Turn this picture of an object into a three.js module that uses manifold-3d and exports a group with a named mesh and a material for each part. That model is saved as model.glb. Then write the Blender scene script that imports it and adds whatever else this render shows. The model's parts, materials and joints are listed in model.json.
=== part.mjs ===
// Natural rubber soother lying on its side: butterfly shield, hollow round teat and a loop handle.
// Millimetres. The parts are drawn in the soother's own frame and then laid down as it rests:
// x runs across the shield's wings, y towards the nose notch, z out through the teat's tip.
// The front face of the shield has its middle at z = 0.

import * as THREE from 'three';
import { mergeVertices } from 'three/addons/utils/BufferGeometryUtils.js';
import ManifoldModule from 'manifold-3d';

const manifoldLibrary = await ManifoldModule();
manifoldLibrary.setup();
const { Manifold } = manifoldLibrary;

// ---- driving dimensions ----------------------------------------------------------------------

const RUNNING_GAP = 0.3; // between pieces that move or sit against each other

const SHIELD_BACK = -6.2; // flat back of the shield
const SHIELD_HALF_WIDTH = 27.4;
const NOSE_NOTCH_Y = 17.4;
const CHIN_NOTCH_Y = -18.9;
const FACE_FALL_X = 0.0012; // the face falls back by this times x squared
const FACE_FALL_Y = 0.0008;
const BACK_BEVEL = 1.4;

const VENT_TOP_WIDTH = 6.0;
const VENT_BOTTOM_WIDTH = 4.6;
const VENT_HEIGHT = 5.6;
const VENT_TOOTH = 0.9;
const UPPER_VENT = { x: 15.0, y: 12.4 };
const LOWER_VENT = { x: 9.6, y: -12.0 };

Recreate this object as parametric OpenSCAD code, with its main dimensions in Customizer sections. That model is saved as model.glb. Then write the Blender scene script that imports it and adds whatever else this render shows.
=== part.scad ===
☆ ☆ ☆
> _Challenge_
Pick out all lines containing the string "write".

> _Completed task_
Turn this picture of an object into a three.js module that uses manifold-3d and exports a group with a named mesh and a material for each part. That model is saved as model.glb. Then write the Blender scene script that imports it and adds whatever else this render shows. The model's parts, materials and joints are listed in model.json.
Recreate this object as parametric OpenSCAD code, with its main dimensions in Customizer sections. That model is saved as model.glb. Then write the Blender scene script that imports it and adds whatever else this render shows.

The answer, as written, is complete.